■ **Requirements**:
Repeat the material exactly as it appears.

■ **Provided entries**:

%%

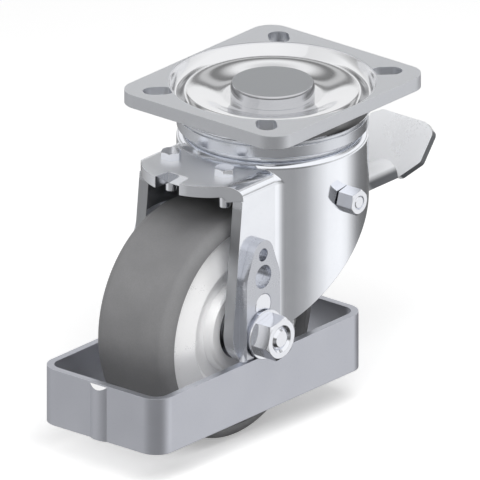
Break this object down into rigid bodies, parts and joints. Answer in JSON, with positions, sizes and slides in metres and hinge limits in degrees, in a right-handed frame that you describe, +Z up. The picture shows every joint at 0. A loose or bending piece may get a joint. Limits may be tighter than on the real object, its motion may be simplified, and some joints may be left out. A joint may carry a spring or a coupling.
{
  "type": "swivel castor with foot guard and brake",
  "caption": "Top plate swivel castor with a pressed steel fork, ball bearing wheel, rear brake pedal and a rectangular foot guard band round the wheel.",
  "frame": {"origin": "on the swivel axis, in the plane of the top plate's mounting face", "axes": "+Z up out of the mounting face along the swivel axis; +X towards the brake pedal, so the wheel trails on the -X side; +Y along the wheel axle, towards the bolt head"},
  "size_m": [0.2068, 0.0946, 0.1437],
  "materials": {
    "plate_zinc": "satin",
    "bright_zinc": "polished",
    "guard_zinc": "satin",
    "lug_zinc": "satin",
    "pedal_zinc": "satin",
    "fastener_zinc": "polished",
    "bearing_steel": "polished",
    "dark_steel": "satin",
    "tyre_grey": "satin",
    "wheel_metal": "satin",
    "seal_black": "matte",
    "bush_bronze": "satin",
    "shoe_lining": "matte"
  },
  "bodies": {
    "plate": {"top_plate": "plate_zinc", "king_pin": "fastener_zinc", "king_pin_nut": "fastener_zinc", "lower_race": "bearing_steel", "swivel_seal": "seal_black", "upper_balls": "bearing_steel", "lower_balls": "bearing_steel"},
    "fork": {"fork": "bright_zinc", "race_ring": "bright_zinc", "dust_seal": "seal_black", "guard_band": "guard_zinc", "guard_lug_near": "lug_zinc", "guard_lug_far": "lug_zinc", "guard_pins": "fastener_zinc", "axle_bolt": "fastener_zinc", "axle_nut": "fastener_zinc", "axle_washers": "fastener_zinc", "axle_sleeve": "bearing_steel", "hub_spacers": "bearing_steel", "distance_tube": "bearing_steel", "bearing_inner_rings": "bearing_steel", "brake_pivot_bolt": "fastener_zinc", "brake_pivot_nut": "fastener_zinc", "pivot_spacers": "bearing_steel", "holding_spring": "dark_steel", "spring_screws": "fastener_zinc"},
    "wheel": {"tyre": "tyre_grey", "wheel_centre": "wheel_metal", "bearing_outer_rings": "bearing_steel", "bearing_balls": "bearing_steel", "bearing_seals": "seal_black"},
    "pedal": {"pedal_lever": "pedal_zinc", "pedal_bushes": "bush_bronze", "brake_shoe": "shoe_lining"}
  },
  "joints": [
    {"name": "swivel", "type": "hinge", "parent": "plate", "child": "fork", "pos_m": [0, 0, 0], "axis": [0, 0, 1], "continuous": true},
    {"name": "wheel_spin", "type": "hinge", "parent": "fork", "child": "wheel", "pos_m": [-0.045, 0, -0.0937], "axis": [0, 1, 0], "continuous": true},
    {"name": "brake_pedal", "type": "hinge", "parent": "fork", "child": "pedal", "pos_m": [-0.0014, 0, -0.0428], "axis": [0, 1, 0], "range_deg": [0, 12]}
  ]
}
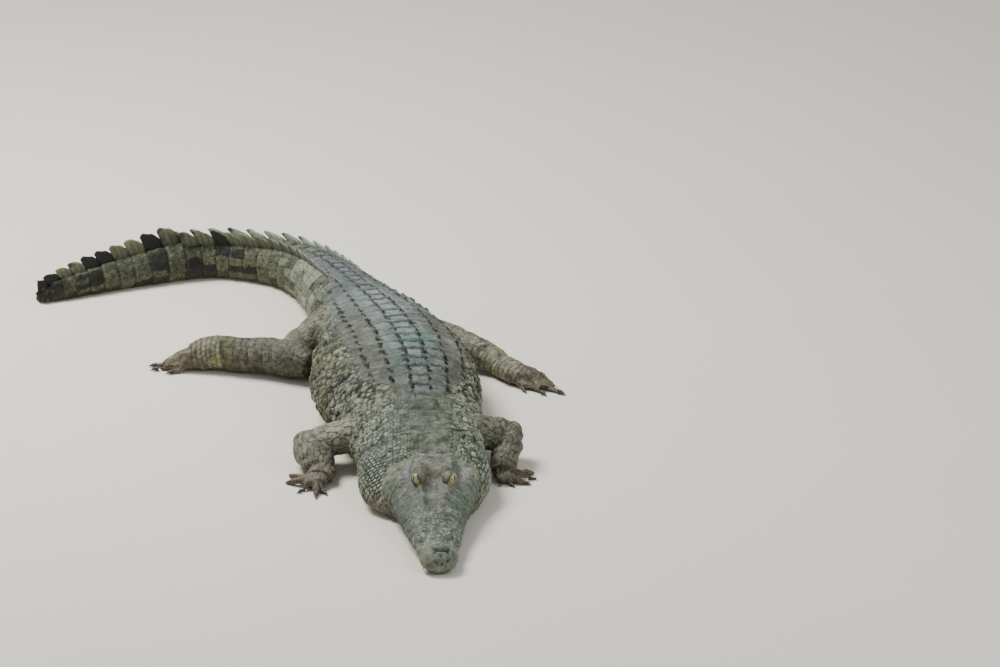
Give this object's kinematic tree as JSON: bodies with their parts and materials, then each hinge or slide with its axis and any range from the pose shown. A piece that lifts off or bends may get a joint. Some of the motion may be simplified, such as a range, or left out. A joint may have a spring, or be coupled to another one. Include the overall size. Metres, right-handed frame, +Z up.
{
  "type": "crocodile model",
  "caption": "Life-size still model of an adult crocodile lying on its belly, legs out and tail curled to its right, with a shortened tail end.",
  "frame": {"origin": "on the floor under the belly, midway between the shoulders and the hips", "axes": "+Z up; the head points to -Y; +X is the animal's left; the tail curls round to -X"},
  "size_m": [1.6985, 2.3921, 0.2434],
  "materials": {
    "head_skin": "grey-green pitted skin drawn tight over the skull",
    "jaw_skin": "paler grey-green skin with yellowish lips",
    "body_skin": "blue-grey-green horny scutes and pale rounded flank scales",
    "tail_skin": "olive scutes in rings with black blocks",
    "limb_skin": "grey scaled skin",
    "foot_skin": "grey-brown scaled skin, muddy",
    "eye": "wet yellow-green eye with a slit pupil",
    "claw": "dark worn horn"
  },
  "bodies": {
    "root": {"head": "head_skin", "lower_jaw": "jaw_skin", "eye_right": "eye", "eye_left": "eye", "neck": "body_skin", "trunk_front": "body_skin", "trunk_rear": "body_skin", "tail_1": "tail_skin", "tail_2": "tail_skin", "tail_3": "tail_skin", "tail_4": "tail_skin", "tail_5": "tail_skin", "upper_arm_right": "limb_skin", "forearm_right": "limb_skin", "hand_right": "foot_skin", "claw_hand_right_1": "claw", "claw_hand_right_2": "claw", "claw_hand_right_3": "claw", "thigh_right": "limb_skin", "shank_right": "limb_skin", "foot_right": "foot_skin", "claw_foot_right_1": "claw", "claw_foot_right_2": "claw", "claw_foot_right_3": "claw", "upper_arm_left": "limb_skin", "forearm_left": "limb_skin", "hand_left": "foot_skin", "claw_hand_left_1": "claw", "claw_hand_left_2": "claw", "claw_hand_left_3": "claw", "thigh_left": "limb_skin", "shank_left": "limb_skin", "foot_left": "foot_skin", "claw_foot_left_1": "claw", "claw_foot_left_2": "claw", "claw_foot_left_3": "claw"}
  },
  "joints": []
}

%%

■ **Result**:
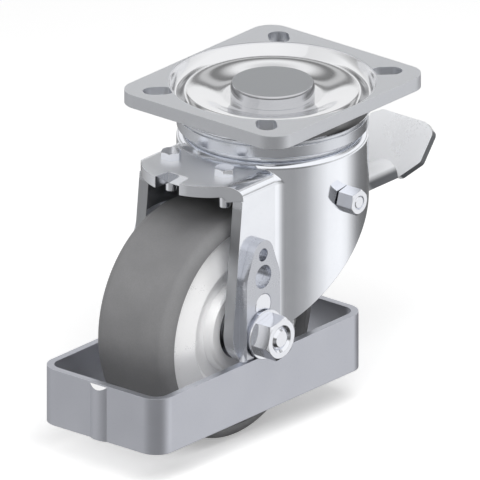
Break this object down into rigid bodies, parts and joints. Answer in JSON, with positions, sizes and slides in metres and hinge limits in degrees, in a right-handed frame that you describe, +Z up. The picture shows every joint at 0. A loose or bending piece may get a joint. Limits may be tighter than on the real object, its motion may be simplified, and some joints may be left out. A joint may carry a spring or a coupling.
{
  "type": "swivel castor with foot guard and brake",
  "caption": "Top plate swivel castor with a pressed steel fork, ball bearing wheel, rear brake pedal and a rectangular foot guard band round the wheel.",
  "frame": {"origin": "on the swivel axis, in the plane of the top plate's mounting face", "axes": "+Z up out of the mounting face along the swivel axis; +X towards the brake pedal, so the wheel trails on the -X side; +Y along the wheel axle, towards the bolt head"},
  "size_m": [0.2068, 0.0946, 0.1437],
  "materials": {
    "plate_zinc": "satin",
    "bright_zinc": "polished",
    "guard_zinc": "satin",
    "lug_zinc": "satin",
    "pedal_zinc": "satin",
    "fastener_zinc": "polished",
    "bearing_steel": "polished",
    "dark_steel": "satin",
    "tyre_grey": "satin",
    "wheel_metal": "satin",
    "seal_black": "matte",
    "bush_bronze": "satin",
    "shoe_lining": "matte"
  },
  "bodies": {
    "plate": {"top_plate": "plate_zinc", "king_pin": "fastener_zinc", "king_pin_nut": "fastener_zinc", "lower_race": "bearing_steel", "swivel_seal": "seal_black", "upper_balls": "bearing_steel", "lower_balls": "bearing_steel"},
    "fork": {"fork": "bright_zinc", "race_ring": "bright_zinc", "dust_seal": "seal_black", "guard_band": "guard_zinc", "guard_lug_near": "lug_zinc", "guard_lug_far": "lug_zinc", "guard_pins": "fastener_zinc", "axle_bolt": "fastener_zinc", "axle_nut": "fastener_zinc", "axle_washers": "fastener_zinc", "axle_sleeve": "bearing_steel", "hub_spacers": "bearing_steel", "distance_tube": "bearing_steel", "bearing_inner_rings": "bearing_steel", "brake_pivot_bolt": "fastener_zinc", "brake_pivot_nut": "fastener_zinc", "pivot_spacers": "bearing_steel", "holding_spring": "dark_steel", "spring_screws": "fastener_zinc"},
    "wheel": {"tyre": "tyre_grey", "wheel_centre": "wheel_metal", "bearing_outer_rings": "bearing_steel", "bearing_balls": "bearing_steel", "bearing_seals": "seal_black"},
    "pedal": {"pedal_lever": "pedal_zinc", "pedal_bushes": "bush_bronze", "brake_shoe": "shoe_lining"}
  },
  "joints": [
    {"name": "swivel", "type": "hinge", "parent": "plate", "child": "fork", "pos_m": [0, 0, 0], "axis": [0, 0, 1], "continuous": true},
    {"name": "wheel_spin", "type": "hinge", "parent": "fork", "child": "wheel", "pos_m": [-0.045, 0, -0.0937], "axis": [0, 1, 0], "continuous": true},
    {"name": "brake_pedal", "type": "hinge", "parent": "fork", "child": "pedal", "pos_m": [-0.0014, 0, -0.0428], "axis": [0, 1, 0], "range_deg": [0, 12]}
  ]
}
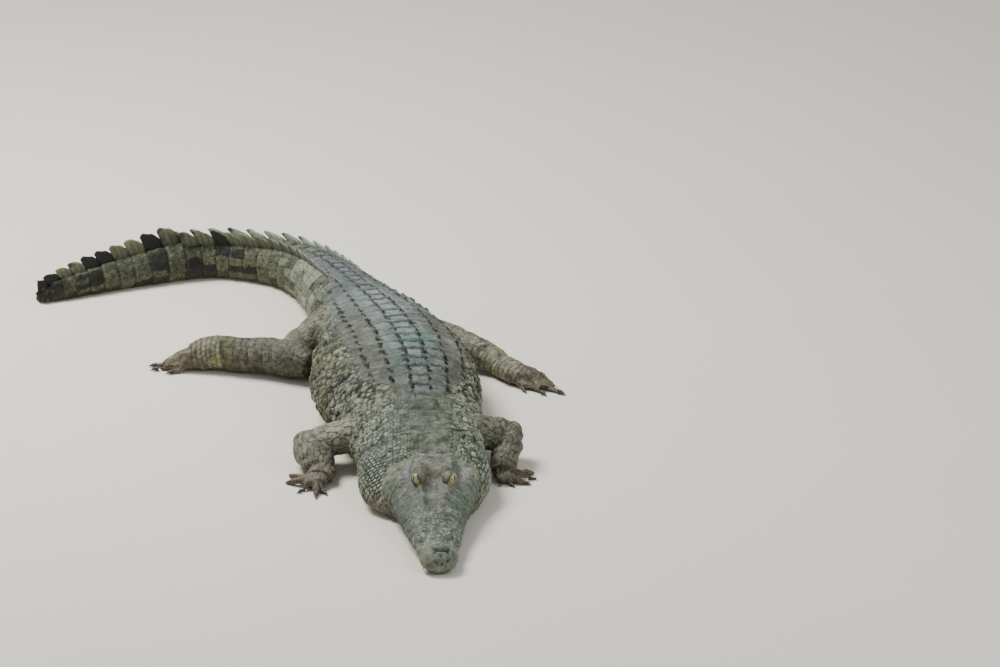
Give this object's kinematic tree as JSON: bodies with their parts and materials, then each hinge or slide with its axis and any range from the pose shown. A piece that lifts off or bends may get a joint. Some of the motion may be simplified, such as a range, or left out. A joint may have a spring, or be coupled to another one. Include the overall size. Metres, right-handed frame, +Z up.
{
  "type": "crocodile model",
  "caption": "Life-size still model of an adult crocodile lying on its belly, legs out and tail curled to its right, with a shortened tail end.",
  "frame": {"origin": "on the floor under the belly, midway between the shoulders and the hips", "axes": "+Z up; the head points to -Y; +X is the animal's left; the tail curls round to -X"},
  "size_m": [1.6985, 2.3921, 0.2434],
  "materials": {
    "head_skin": "grey-green pitted skin drawn tight over the skull",
    "jaw_skin": "paler grey-green skin with yellowish lips",
    "body_skin": "blue-grey-green horny scutes and pale rounded flank scales",
    "tail_skin": "olive scutes in rings with black blocks",
    "limb_skin": "grey scaled skin",
    "foot_skin": "grey-brown scaled skin, muddy",
    "eye": "wet yellow-green eye with a slit pupil",
    "claw": "dark worn horn"
  },
  "bodies": {
    "root": {"head": "head_skin", "lower_jaw": "jaw_skin", "eye_right": "eye", "eye_left": "eye", "neck": "body_skin", "trunk_front": "body_skin", "trunk_rear": "body_skin", "tail_1": "tail_skin", "tail_2": "tail_skin", "tail_3": "tail_skin", "tail_4": "tail_skin", "tail_5": "tail_skin", "upper_arm_right": "limb_skin", "forearm_right": "limb_skin", "hand_right": "foot_skin", "claw_hand_right_1": "claw", "claw_hand_right_2": "claw", "claw_hand_right_3": "claw", "thigh_right": "limb_skin", "shank_right": "limb_skin", "foot_right": "foot_skin", "claw_foot_right_1": "claw", "claw_foot_right_2": "claw", "claw_foot_right_3": "claw", "upper_arm_left": "limb_skin", "forearm_left": "limb_skin", "hand_left": "foot_skin", "claw_hand_left_1": "claw", "claw_hand_left_2": "claw", "claw_hand_left_3": "claw", "thigh_left": "limb_skin", "shank_left": "limb_skin", "foot_left": "foot_skin", "claw_foot_left_1": "claw", "claw_foot_left_2": "claw", "claw_foot_left_3": "claw"}
  },
  "joints": []
}